In Voronoi diagrams, for the polygon, line segments and parabolas are obtained as dividing lines [11,13]. Why is there no hyperbola appearing in a 3D model (Table 2, Figure 5)? Well, a hyperbola (i.e. hyperbolic arc) being a component of the ridge line in embankment models lies in a plane perpendicular to the horizontal plane. Thus, the horizontal projection of the hyperbolic arc, i.e. the top view, is the line segment (Figure 5).

4.1 Roofs with restrictions

Roofs with restrictions (also called “roofs with neighbours”) constitute a special type of roof. It is assumed that certain sides of the polygon of the roof base or parts thereof cannot be eaves. These line segments in the drawings are marked with a double line (Figure 6). In practice, this means that water cannot flow down towards the side (given edge or part of the side) (Figure 6). In order to properly drain the water, additional hipped roof ends (and thus eaves) must be introduced after marking the direction of water drainage. The water in a given plane runs perpendicular to the contours of this plane. Each eave is a contour line of a hipped roof end. Thus, water flows perpendicular to the eaves. The direction of the water flow forces the adoption of new eaves perpendicular to the straight line defining this direction (runoff) (Figure 6(r1)). Taking into account the new eaves, the polygon of the base of the roof is expanded (Figures 6r1-r2). After solving the regular roof (Figure 6r3) and applying the Boolean operation - intersection (Figure 6r4), the final solution is obtained (Figure 6r5).

Figure 7 Diagrams of the main scratches in rectangular, triangular, and trapezoidal slabs supported along the perimeter (own edition on the basis of ref. [36], Figure 2-23).
Figure 7

Diagrams of the main scratches in rectangular, triangular, and trapezoidal slabs supported along the perimeter (own edition on the basis of ref. [36], Figure 2-23).

5 Yield-lines

Mechanics specialists have long started discussion on each case of yield-lines (e.g. rectangular plate) with a sketch of the roof ridge (orthogonal projection) (Figures 7 and 8). Why not use the Voronoi diagram lines if the essence of them lies in many structures of the reality that surrounds us? Even an approximate determination of the topology of the yield-lines will definitely facilitate their thorough examination by another method.

Figure 8 Arrangement of the yield-line of a homogeneously loaded plate (own edition on the basis of ref. [37], Figure 5.117).
Figure 8

Arrangement of the yield-line of a homogeneously loaded plate (own edition on the basis of ref. [37], Figure 5.117).

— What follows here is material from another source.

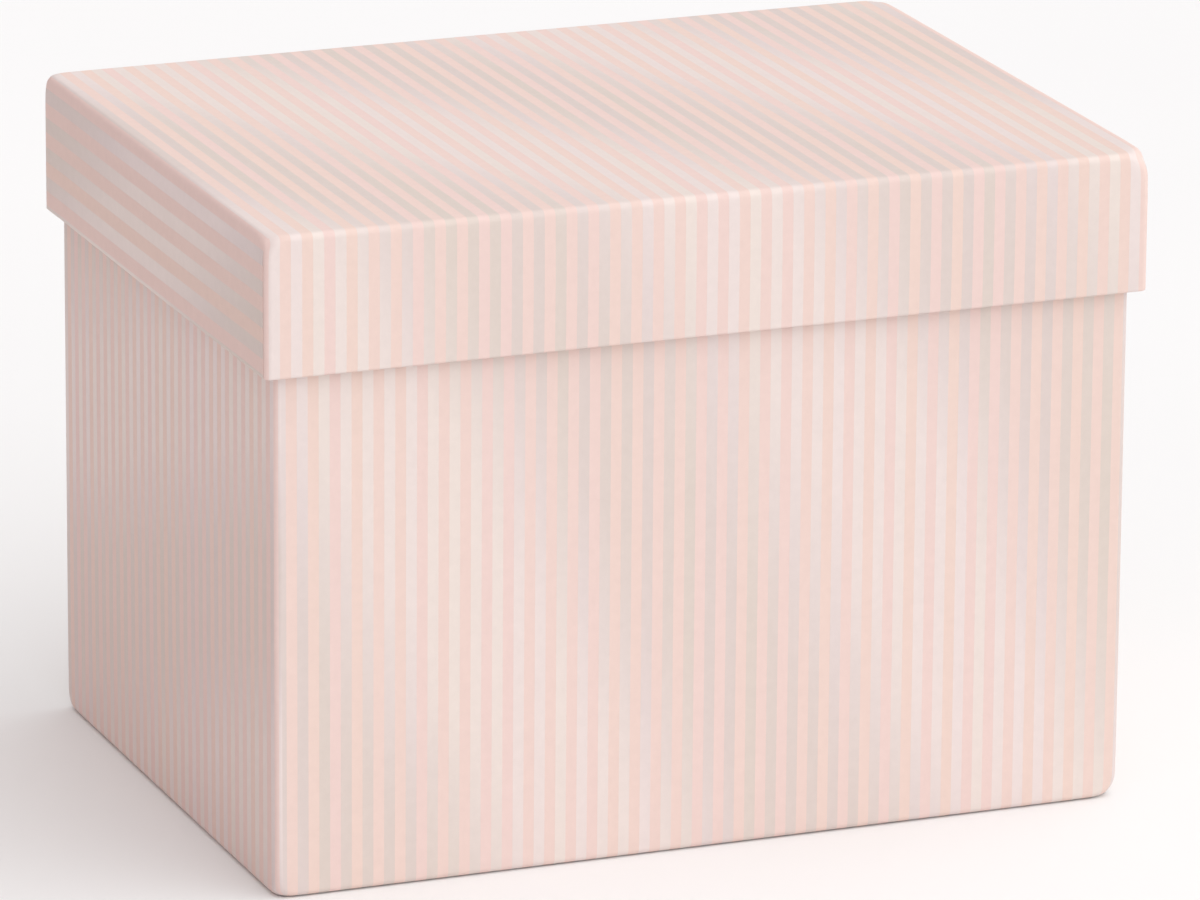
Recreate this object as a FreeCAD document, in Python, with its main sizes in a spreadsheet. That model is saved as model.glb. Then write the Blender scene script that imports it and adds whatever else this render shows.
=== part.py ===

Exceeding the limit state of a statically loaded slab takes place in reality during building breakdowns and construction disasters or laboratory experiments. Then, the destruction of the reinforced concrete slab is carried out along the expected yield-lines [36,38]. To calculate the reaction of supports of rectangular boards, with a uniformly distributed load as load sharing lines, hypothetical boundaries very close to the shape of the hipped roof edge are assumed ([37], p. 15, Figure 5.19). Thus, whenever in static analysis and construction calculations the yield-lines are used, everywhere there is a sketch of hypothetical, expected yield-lines resembling the edges of flat roofs [14,25,36,37,39]. This prompted the author of a monograph on roofs [11] to address this issue as an important application of roof geometry. This study proposes a method for assisting in the determination of the expected yield-lines of slabs loaded uniformly, using Voronoi diagrams. There is an extension of the results obtained at work [11] based on the geometry of roofs with different slope angles (Figure 9).

Figure 9 The yield-lines of a homogeneous slab loaded uniformly (supported along the perimeter and centrally with a circular cross-section), analysed in the paper ([14], p. 498): (a) and (b) lines determined by the limit-load method; and (c) yield-lines of the slab obtained as a result of the experiment.
Figure 9

The yield-lines of a homogeneous slab loaded uniformly (supported along the perimeter and centrally with a circular cross-section), analysed in the paper ([14], p. 498): (a) and (b) lines determined by the limit-load method; and (c) yield-lines of the slab obtained as a result of the experiment.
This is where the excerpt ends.